While many Mexicans are increasingly concerned about gentrification brought on by the influx of Americans that relocated to “el D.F.” as the capital used to be called, Del Rosario, believes having new neighbors isn’t necessarily a bad thing.
“Diversidad.” The singular word Del Rosario is used to describe the impact of this new phenomenon. And the rising rent and food costs? Well, that’s just the price to pay for progress, he said.
Less than five miles from Del Rosario’s neighborhood, President Joe Biden met with Mexican President Andrés Manuel López Obrador this past week to discuss how to stop large swaths of migrants from coming to the United States illegally.
“We’re working together to address this challenge in a way that upholds our nations’ laws and protects the human rights of migrants facing desperate circumstances,” Biden said at Tuesday’s press conference at the National Palace in Mexico City.

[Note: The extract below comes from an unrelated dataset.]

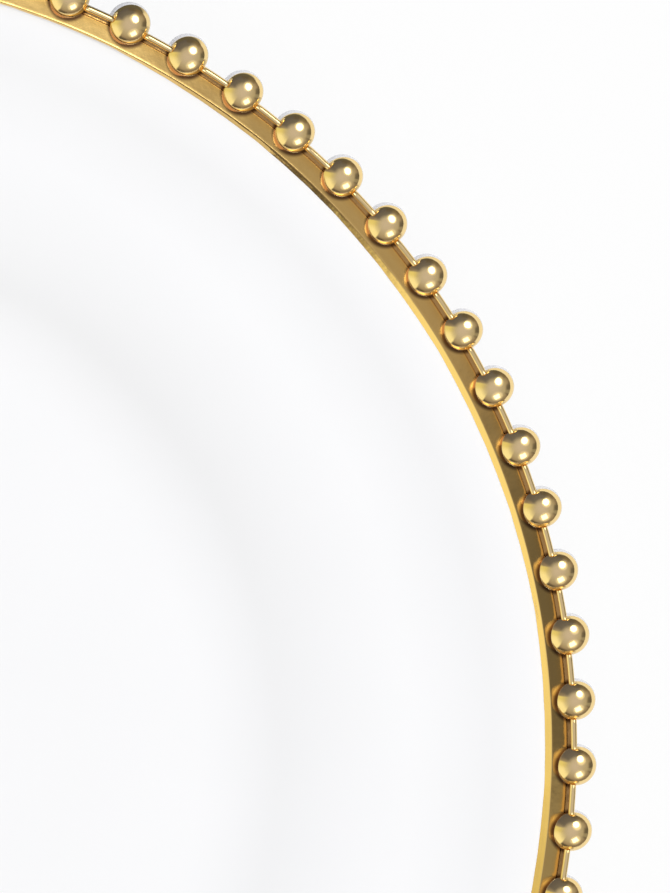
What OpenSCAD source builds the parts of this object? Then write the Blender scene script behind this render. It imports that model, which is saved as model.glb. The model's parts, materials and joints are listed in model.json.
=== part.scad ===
/* [Plate] */
// Diameter over the beads
plate_d = 330; // [260:1:400]
// Height of the crest of the gold band above the table
band_h = 16.3; // [15:0.1:20]
// Wall thickness of the moulded body
wall_t = 2.8; // [2:0.1:3.5]

/* [Well] */
// Radius of the flat floor of the well
floor_r = 91; // [80:0.5:110]
// Height of the floor above the table
floor_h = 5; // [4.5:0.1:7]

/* [Rim] */
// Share of the rim's width where the wall of the well turns from hollow to round
wall_turn_share = 0.23; // [0.1:0.01:0.3]
// Share of the rim's width where the level shelf lies
shelf_share = 0.61; // [0.45:0.01:0.65]
// Share of the rim's rise that lies below the shelf
shelf_rise_share = 0.68; // [0.6:0.01:0.95]
// Share of the rim's width where its outer slope turns from hollow to round
flare_turn_share = 0.85; // [0.7:0.01:0.9]

/* [Gold band] */
// Width of the gold from the foot of its step to the outer edge
band_w = 6; // [5:0.1:7]
// Height of the gold step on the inner side of the band
step_h = 1; // [0.7:0.1:2.5]
// Run of that step along the radius
step_run = 1.1; // [0.5:0.1:1.6]
// How far the band falls from its crest to the gutter inside the lip
gutter_d = 0.7; // [0.6:0.1:1.4]
// Width of the slope that climbs from the gutter to the lip
gutter_w = 0.6; // [0.4:0.1:0.8]
// How far the seat of the lip lies below the crest
lip_drop = 0.6; // [0.2:0.1:0.9]
// Thickness of the gold coat
coat_t = 0.25; // [0.15:0.05:0.4]
// Width of the rounded lip between the beads
lip_w = 1.2; // [0.8:0.1:1.4]
// Thickness of the body at its outer edge
edge_t = 2.2; // [1.6:0.1:2.4]
// Rounding under the outer edge
edge_round = 1.5; // [0.8:0.1:1.5]

/* [Beads] */
// Diameter of a bead
bead_d = 8; // [5:0.5:9]
// Clear space between neighbouring beads
bead_gap = 4.6; // [2:0.1:12]
// How far the bead's middle lies below the seat of the lip
bead_sink = 1.2; // [0.9:0.1:1.6]
// Height above the bead's middle where the gold stops on its outer side
cap_edge_h = 1.1; // [0.8:0.1:1.5]

/* [Foot ring] */
// How far the foot ring stands inside the edge of the floor
foot_inset = 2; // [1:0.5:20]
// Width of the flat that stands on the table
foot_w = 2.2; // [1.5:0.1:4]
// Rounding on both edges of that flat
foot_round = 0.6; // [0.3:0.1:0.8]
// Draft of the foot ring's two sides in degrees
foot_draft = 8; // [2:1:15]

/* [Hidden] */
// Room left between pieces that seat in each other
seat_gap = 0.05;
// How far a cut runs past what it cuts
overrun = 1;
// Steps in one arc of an outline
arc_steps = 8;

// The gold step climbs from the rim to the crest. The band falls from there to the gutter.
ring_r = (plate_d - bead_d) / 2;
step_foot_r = ring_r - band_w;
step_top_r = step_foot_r + step_run;
flare_h = band_h - step_h;
lip_in_r = ring_r - lip_w;
gutter_r = lip_in_r - gutter_w;
gutter_h = band_h - gutter_d;
lip_h = band_h - lip_drop;
skin = coat_t + seat_gap;
crest_h = band_h - skin;
land_h = lip_h - skin;

// The bead centres stand over the outer edge of the rim
bead_r = bead_d / 2;
bead_h = lip_h - bead_sink;
bead_count = round(2 * PI * ring_r / (bead_d + bead_gap));

// Places along the rim, between the floor of the well and the foot of the step
rim_w = step_foot_r - floor_r;
wall_turn_r = floor_r + rim_w * wall_turn_share;
shelf_r = floor_r + rim_w * shelf_share;
shelf_h = floor_h + (flare_h - floor_h) * shelf_rise_share;
flare_turn_r = floor_r + rim_w * flare_turn_share;

// The outline under the rim keeps the wall thickness under the step
body_step_r = step_foot_r + skin;
body_crest_r = body_step_r + step_run;
step_slope = atan((crest_h - flare_h) / step_run);
under_foot_r = body_step_r + wall_t * tan(step_slope / 2);
edge_low_h = land_h - edge_t;
under_top_r = body_step_r + (edge_low_h - flare_h) / tan(step_slope) + wall_t / sin(step_slope);

// The foot ring stands under the edge of the floor
foot_r = floor_r - foot_inset;
under_h = floor_h - wall_t;
foot_lean = under_h * tan(foot_draft);

// Points on a circle about c, from angle a0 to angle a1
function arc(c, r, a0, a1) =
    [for (i = [0:arc_steps]) let (a = a0 + (a1 - a0) * i / arc_steps) c + r * [cos(a), sin(a)]];

// An ogee from a level start to a level end: a hollow arc up to the radius turn_r and a round
// arc beyond it, tangent to each other. Drop moves it down along its own normal.
function ogee(start, turn_r, end, drop) =
    let (
        slope = 2 * atan((end.y - start.y) / (end.x - start.x)),
        hollow_r = (turn_r - start.x) / sin(slope),
        round_r = (end.x - turn_r) / sin(slope)
    )
    concat(
        arc([start.x, start.y + hollow_r], hollow_r + drop, -90, slope - 90),
        arc([end.x, end.y - round_r], round_r - drop, 90 + slope, 90)
    );

function reversed(list) = [for (i = [len(list) - 1:-1:0]) list[i]];

// The rim from the floor of the well to the foot of the gold step
function rim_line(drop) = concat(
    ogee([floor_r, floor_h], wall_turn_r, [shelf_r, shelf_h], drop),
    ogee([shelf_r, shelf_h], flare_turn_r, [step_foot_r, flare_h], drop)
);

// The foot ring, from its outer side round to its inner side
function foot_line() =
    let (out_r = foot_r - foot_round, in_r = foot_r - foot_w - foot_round)
    concat(
        [[foot_r + foot_lean, under_h]],
        arc([out_r, foot_round], foot_round, 0, -90),
        arc([in_r, foot_round], foot_round, -90, -180),
        [[in_r - foot_round - foot_lean, under_h]]
    );

// Half section of the moulded body
module body_section()
    polygon(concat(
        [[0, floor_h]],
        rim_line(0),
        [
            [body_step_r, flare_h],
            [body_crest_r, crest_h],
            [gutter_r, gutter_h - skin],
            [lip_in_r, land_h],
            [ring_r, land_h]
        ],
        arc([ring_r - edge_round, edge_low_h + edge_round], edge_round, 0, -90),
        [
            [under_top_r, edge_low_h],
            [under_foot_r, flare_h - wall_t]
        ],
        reversed(rim_line(wall_t)),
        foot_line(),
        [[0, under_h]]
    ));

// Section of the gold coat: up the step, down to the gutter and up to the lip
module band_section()
    polygon([
        [step_foot_r, flare_h + seat_gap],
        [step_top_r, band_h],
        [gutter_r, gutter_h],
        [lip_in_r - seat_gap, lip_h],
        [lip_in_r - seat_gap, lip_h - coat_t],
        [gutter_r, gutter_h - coat_t],
        [step_top_r + coat_t, band_h - coat_t],
        [step_foot_r + coat_t, flare_h + seat_gap]
    ]);

// Section of the lip: a half round on a flat seat
module lip_section() {
    translate([lip_in_r, lip_h - coat_t])
        square([lip_w, coat_t]);
    translate([lip_in_r + lip_w / 2, lip_h])
        intersection() {
            circle(d = lip_w, $fn = 32);
            translate([-lip_w / 2, 0])
                square([lip_w, lip_w]);
        }
}

// Section of the outer edge of the body, with seating room round it
module edge_room_section()
    polygon([
        [body_crest_r, crest_h + seat_gap],
        [gutter_r, gutter_h - skin + seat_gap],
        [lip_in_r, land_h + seat_gap],
        [ring_r + seat_gap, land_h + seat_gap],
        [ring_r + seat_gap, edge_low_h - seat_gap],
        [body_crest_r, edge_low_h - seat_gap]
    ]);

module revolved()
    rotate_extrude($fn = 240)
        children();

// Children set out on every bead's centre, their X pointing away from the plate
module at_beads()
    for (i = [0:bead_count - 1])
        rotate([0, 0, 360 * i / bead_count])
            translate([ring_r, 0, bead_h])
                children();

// The room that the beads take in what lies between them
module bead_room()
    at_beads()
        sphere(r = bead_r + seat_gap, $fn = 48);

// The room above the edge of a bead's cap
module capped_room(raise)
    translate([-bead_r - overrun, -bead_r - overrun, cap_edge_h + raise])
        cube([bead_d + 2 * overrun, bead_d + 2 * overrun, bead_r + overrun]);

// The white moulding: well, rim, raised land and foot ring
module plate_body()
    color("white")
        revolved() body_section();

// The gold coat on the step and the band, cut away where the beads stand
module rim_band()
    color("goldenrod")
        difference() {
            revolved() band_section();
            bead_room();
        }

// The rounded lip, one length between each pair of beads
module outer_lip()
    color("gold")
        difference() {
            revolved() lip_section();
            bead_room();
        }

// The white beads, notched over the edge of the body and cut back under the gold
module beads()
    color("whitesmoke")
        difference() {
            at_beads()
                difference() {
                    sphere(r = bead_r, $fn = 48);
                    difference() {
                        capped_room(0);
                        sphere(r = bead_r - skin, $fn = 48);
                    }
                }
            revolved() edge_room_section();
        }

// The gold caps on the beads: down to the cap's edge on the outer side, and through the band on
// the inner side
module bead_caps()
    color("gold")
        difference() {
            at_beads()
                intersection() {
                    difference() {
                        sphere(r = bead_r, $fn = 48);
                        sphere(r = bead_r - coat_t, $fn = 48);
                    }
                    capped_room(seat_gap);
                }
            revolved() edge_room_section();
        }

plate_body();
rim_band();
outer_lip();
beads();
bead_caps();
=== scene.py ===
# %% [markdown]
# A charger plate with a gold beaded rim.
# The real plate is one glossy white moulding about a third of a metre across. Eighty small balls
# stand round its edge, joined by short lengths of rounded lip, and a bright gold coat covers the
# balls from above, the lip and a narrow band inside them.
# The construction comes in as a fixed frame. Every piece made here stands in the place that the
# frame gives it, and only its surface is finer.

# %% Load the frame
import json
import math
import bpy
import numpy as np
from mathutils import Matrix, Vector

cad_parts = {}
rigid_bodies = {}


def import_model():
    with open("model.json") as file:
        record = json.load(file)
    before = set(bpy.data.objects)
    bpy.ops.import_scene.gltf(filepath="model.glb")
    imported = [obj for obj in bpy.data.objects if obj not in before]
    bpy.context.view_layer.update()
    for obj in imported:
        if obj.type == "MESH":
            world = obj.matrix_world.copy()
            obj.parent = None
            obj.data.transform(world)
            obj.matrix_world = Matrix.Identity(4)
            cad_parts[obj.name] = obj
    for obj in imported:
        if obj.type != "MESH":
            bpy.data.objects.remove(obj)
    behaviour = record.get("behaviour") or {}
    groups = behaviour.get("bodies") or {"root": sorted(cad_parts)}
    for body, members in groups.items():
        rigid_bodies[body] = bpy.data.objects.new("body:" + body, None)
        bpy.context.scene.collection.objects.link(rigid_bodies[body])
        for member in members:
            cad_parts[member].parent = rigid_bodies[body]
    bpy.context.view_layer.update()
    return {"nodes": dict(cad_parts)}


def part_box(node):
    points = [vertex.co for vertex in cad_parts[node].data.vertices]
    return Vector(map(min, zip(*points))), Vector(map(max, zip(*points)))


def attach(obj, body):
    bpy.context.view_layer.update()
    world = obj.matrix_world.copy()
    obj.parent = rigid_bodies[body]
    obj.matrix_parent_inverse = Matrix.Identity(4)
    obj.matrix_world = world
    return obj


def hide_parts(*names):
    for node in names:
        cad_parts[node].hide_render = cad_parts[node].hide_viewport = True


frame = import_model()
print("frame nodes:", sorted(frame["nodes"]))

# %% [markdown]
# Sizes first. The ring of beads, the height of the rim and the size of a bead are read back from
# the frame, so the looks can't drift away from the construction. The rest are the few driving
# sizes that a designer would give: where the floor of the well ends, how the wall rises, how wide
# the band is. Names that end in R are radii from the plate's axis, apart from a bead's own radius,
# and names that end in H are heights above the table.

# %% Sizes in metres
MM = 0.001
BEADS = 80
PITCH = 2 * math.pi / BEADS  # angle from one bead to the next

WALL = 2.8 * MM
FLOOR_R, FLOOR_H = 91 * MM, 5 * MM
WALL_TURN, SHELF, FLARE_TURN = 0.23, 0.61, 0.85  # shares of the rim's width
SHELF_RISE = 0.68  # share of the rim's rise that lies below the shelf
STEP_RISE, STEP_RUN = 1.0 * MM, 1.1 * MM
BAND_W = 6 * MM
GUTTER_DROP, GUTTER_W = 0.7 * MM, 0.6 * MM
LIP_DROP, LIP_W = 0.6 * MM, 1.2 * MM
EDGE_T, EDGE_ROUND, EDGE_BREAK = 2.2 * MM, 1.5 * MM, 0.2 * MM
FOOT_INSET, FOOT_W, FOOT_ROUND, FOOT_DRAFT = 2 * MM, 2.2 * MM, 0.6 * MM, 8
COAT, SEAT_GAP = 0.25 * MM, 0.05 * MM
SKIN = COAT + SEAT_GAP  # how far the body lies below the gold
CAP_EDGE = 1.1 * MM  # height above a bead's middle where its gold ends on the outer side
CROWN = 0.84  # height of a bead's dome as a share of a ball's

bead_top, cap_top, band_top = (Vector(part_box(node)[1]) for node in ("beads", "bead_caps", "rim_band"))
RING_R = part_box("plate_body")[1][0]
BEAD_R = bead_top.x - RING_R
BEAD_H = cap_top.z - BEAD_R
BAND_H = band_top.z

STEP_FOOT_R = RING_R - BAND_W
STEP_TOP_R = STEP_FOOT_R + STEP_RUN
FLARE_H = BAND_H - STEP_RISE
LIP_IN_R, LIP_H = RING_R - LIP_W, BAND_H - LIP_DROP
GUTTER_R, GUTTER_H = LIP_IN_R - GUTTER_W, BAND_H - GUTTER_DROP
print("ring radius %.2f, bead radius %.2f, bead height %.2f, crest %.2f mm"
      % (RING_R / MM, BEAD_R / MM, BEAD_H / MM, BAND_H / MM))

# %% [markdown]
# The camera. The photograph looks almost straight down on a quarter of the rim through a long
# lens. Evenly spaced beads fall where the photograph has them from one direction only, and that
# direction, with the distance it needs, is written here.

# %% Camera
AIM = Vector((113.38, 62.57, 16.0)) * MM
CAMERA_DISTANCE = 3.724
CAMERA_AZIMUTH, CAMERA_ELEVATION, CAMERA_ROLL = (math.radians(a) for a in (129.91, 72.94, 140.13))
FOCAL_LENGTH = 806.3
FAR_CLIP = 20


def direction(azimuth, elevation):
    """Unit vector of a compass angle and a height above the table, both in radians."""
    return Vector((math.cos(elevation) * math.cos(azimuth),
                   math.cos(elevation) * math.sin(azimuth), math.sin(elevation)))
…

While immigration rhetoric in the U.S. has focused on sending migrants back to Mexico, another burgeoning phenomenon remains largely ignored: Americans migrating to Mexico.
In the last decade, Mexico has become the top nation for U.S. Americans to move to — a trend that ramped up during the pandemic. There are now a record number of U.S. Americans becoming temporary residents in Mexico as of 2022.